DATA SHOWN:
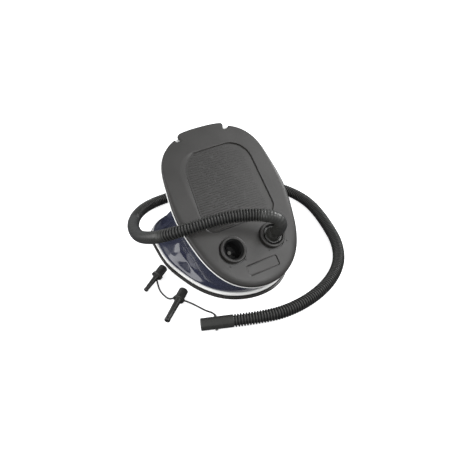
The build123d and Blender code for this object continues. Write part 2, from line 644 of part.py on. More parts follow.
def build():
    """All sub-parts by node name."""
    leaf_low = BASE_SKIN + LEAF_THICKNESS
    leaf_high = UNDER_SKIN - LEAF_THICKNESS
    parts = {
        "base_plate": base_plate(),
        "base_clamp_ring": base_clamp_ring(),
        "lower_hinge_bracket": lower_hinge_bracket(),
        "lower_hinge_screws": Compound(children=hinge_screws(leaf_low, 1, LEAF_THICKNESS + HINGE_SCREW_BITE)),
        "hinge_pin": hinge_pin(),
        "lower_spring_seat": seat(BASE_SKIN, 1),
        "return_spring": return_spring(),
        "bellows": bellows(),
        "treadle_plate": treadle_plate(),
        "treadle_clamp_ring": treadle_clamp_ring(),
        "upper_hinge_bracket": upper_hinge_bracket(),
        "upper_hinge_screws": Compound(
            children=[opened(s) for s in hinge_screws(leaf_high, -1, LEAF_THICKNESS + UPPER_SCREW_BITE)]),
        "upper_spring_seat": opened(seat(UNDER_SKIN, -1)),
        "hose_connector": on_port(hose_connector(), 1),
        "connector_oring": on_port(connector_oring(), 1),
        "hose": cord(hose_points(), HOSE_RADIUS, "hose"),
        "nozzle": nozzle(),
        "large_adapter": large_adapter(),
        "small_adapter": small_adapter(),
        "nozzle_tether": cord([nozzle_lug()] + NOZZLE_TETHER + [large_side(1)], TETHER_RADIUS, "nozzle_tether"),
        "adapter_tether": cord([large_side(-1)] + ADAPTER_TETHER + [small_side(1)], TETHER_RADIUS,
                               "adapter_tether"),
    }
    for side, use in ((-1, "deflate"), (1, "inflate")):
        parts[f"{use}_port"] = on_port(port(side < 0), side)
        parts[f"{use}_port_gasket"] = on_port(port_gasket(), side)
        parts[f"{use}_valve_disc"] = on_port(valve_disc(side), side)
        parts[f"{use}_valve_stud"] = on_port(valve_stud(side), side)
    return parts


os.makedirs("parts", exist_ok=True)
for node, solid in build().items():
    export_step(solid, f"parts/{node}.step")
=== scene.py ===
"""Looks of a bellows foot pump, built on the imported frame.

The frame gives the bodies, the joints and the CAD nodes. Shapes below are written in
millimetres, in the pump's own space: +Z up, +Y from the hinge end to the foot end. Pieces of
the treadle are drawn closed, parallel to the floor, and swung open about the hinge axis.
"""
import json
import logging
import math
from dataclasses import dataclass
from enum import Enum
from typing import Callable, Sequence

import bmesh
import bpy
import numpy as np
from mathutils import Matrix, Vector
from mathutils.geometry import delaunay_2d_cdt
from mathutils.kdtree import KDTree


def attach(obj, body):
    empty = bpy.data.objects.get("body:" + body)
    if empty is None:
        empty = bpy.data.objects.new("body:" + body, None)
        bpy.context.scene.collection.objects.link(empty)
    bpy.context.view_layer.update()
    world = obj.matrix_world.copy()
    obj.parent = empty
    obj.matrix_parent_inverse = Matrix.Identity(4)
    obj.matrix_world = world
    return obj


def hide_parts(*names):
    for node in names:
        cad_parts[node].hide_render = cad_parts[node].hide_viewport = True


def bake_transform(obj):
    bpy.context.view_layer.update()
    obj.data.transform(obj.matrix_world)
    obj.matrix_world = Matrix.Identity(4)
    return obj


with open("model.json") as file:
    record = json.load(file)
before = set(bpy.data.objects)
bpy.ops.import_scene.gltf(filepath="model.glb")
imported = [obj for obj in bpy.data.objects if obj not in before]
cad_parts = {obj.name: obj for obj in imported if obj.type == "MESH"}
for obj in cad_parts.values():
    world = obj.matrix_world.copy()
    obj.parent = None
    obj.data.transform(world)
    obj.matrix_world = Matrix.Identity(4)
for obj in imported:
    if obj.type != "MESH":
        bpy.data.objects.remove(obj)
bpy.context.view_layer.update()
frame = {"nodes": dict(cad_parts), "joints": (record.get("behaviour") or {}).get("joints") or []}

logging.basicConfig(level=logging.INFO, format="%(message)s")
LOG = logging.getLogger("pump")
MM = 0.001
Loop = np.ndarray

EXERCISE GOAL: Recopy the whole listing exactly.

RESULT OF THE EXERCISE:
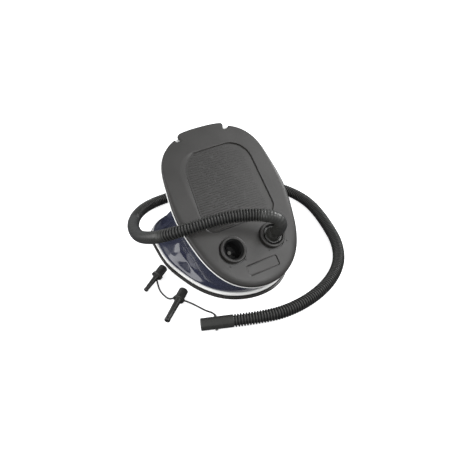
The build123d and Blender code for this object continues. Write part 2, from line 644 of part.py on. More parts follow.
def build():
    """All sub-parts by node name."""
    leaf_low = BASE_SKIN + LEAF_THICKNESS
    leaf_high = UNDER_SKIN - LEAF_THICKNESS
    parts = {
        "base_plate": base_plate(),
        "base_clamp_ring": base_clamp_ring(),
        "lower_hinge_bracket": lower_hinge_bracket(),
        "lower_hinge_screws": Compound(children=hinge_screws(leaf_low, 1, LEAF_THICKNESS + HINGE_SCREW_BITE)),
        "hinge_pin": hinge_pin(),
        "lower_spring_seat": seat(BASE_SKIN, 1),
        "return_spring": return_spring(),
        "bellows": bellows(),
        "treadle_plate": treadle_plate(),
        "treadle_clamp_ring": treadle_clamp_ring(),
        "upper_hinge_bracket": upper_hinge_bracket(),
        "upper_hinge_screws": Compound(
            children=[opened(s) for s in hinge_screws(leaf_high, -1, LEAF_THICKNESS + UPPER_SCREW_BITE)]),
        "upper_spring_seat": opened(seat(UNDER_SKIN, -1)),
        "hose_connector": on_port(hose_connector(), 1),
        "connector_oring": on_port(connector_oring(), 1),
        "hose": cord(hose_points(), HOSE_RADIUS, "hose"),
        "nozzle": nozzle(),
        "large_adapter": large_adapter(),
        "small_adapter": small_adapter(),
        "nozzle_tether": cord([nozzle_lug()] + NOZZLE_TETHER + [large_side(1)], TETHER_RADIUS, "nozzle_tether"),
        "adapter_tether": cord([large_side(-1)] + ADAPTER_TETHER + [small_side(1)], TETHER_RADIUS,
                               "adapter_tether"),
    }
    for side, use in ((-1, "deflate"), (1, "inflate")):
        parts[f"{use}_port"] = on_port(port(side < 0), side)
        parts[f"{use}_port_gasket"] = on_port(port_gasket(), side)
        parts[f"{use}_valve_disc"] = on_port(valve_disc(side), side)
        parts[f"{use}_valve_stud"] = on_port(valve_stud(side), side)
    return parts


os.makedirs("parts", exist_ok=True)
for node, solid in build().items():
    export_step(solid, f"parts/{node}.step")
=== scene.py ===
"""Looks of a bellows foot pump, built on the imported frame.

The frame gives the bodies, the joints and the CAD nodes. Shapes below are written in
millimetres, in the pump's own space: +Z up, +Y from the hinge end to the foot end. Pieces of
the treadle are drawn closed, parallel to the floor, and swung open about the hinge axis.
"""
import json
import logging
import math
from dataclasses import dataclass
from enum import Enum
from typing import Callable, Sequence

import bmesh
import bpy
import numpy as np
from mathutils import Matrix, Vector
from mathutils.geometry import delaunay_2d_cdt
from mathutils.kdtree import KDTree


def attach(obj, body):
    empty = bpy.data.objects.get("body:" + body)
    if empty is None:
        empty = bpy.data.objects.new("body:" + body, None)
        bpy.context.scene.collection.objects.link(empty)
    bpy.context.view_layer.update()
    world = obj.matrix_world.copy()
    obj.parent = empty
    obj.matrix_parent_inverse = Matrix.Identity(4)
    obj.matrix_world = world
    return obj


def hide_parts(*names):
    for node in names:
        cad_parts[node].hide_render = cad_parts[node].hide_viewport = True


def bake_transform(obj):
    bpy.context.view_layer.update()
    obj.data.transform(obj.matrix_world)
    obj.matrix_world = Matrix.Identity(4)
    return obj


with open("model.json") as file:
    record = json.load(file)
before = set(bpy.data.objects)
bpy.ops.import_scene.gltf(filepath="model.glb")
imported = [obj for obj in bpy.data.objects if obj not in before]
cad_parts = {obj.name: obj for obj in imported if obj.type == "MESH"}
for obj in cad_parts.values():
    world = obj.matrix_world.copy()
    obj.parent = None
    obj.data.transform(world)
    obj.matrix_world = Matrix.Identity(4)
for obj in imported:
    if obj.type != "MESH":
        bpy.data.objects.remove(obj)
bpy.context.view_layer.update()
frame = {"nodes": dict(cad_parts), "joints": (record.get("behaviour") or {}).get("joints") or []}

logging.basicConfig(level=logging.INFO, format="%(message)s")
LOG = logging.getLogger("pump")
MM = 0.001
Loop = np.ndarray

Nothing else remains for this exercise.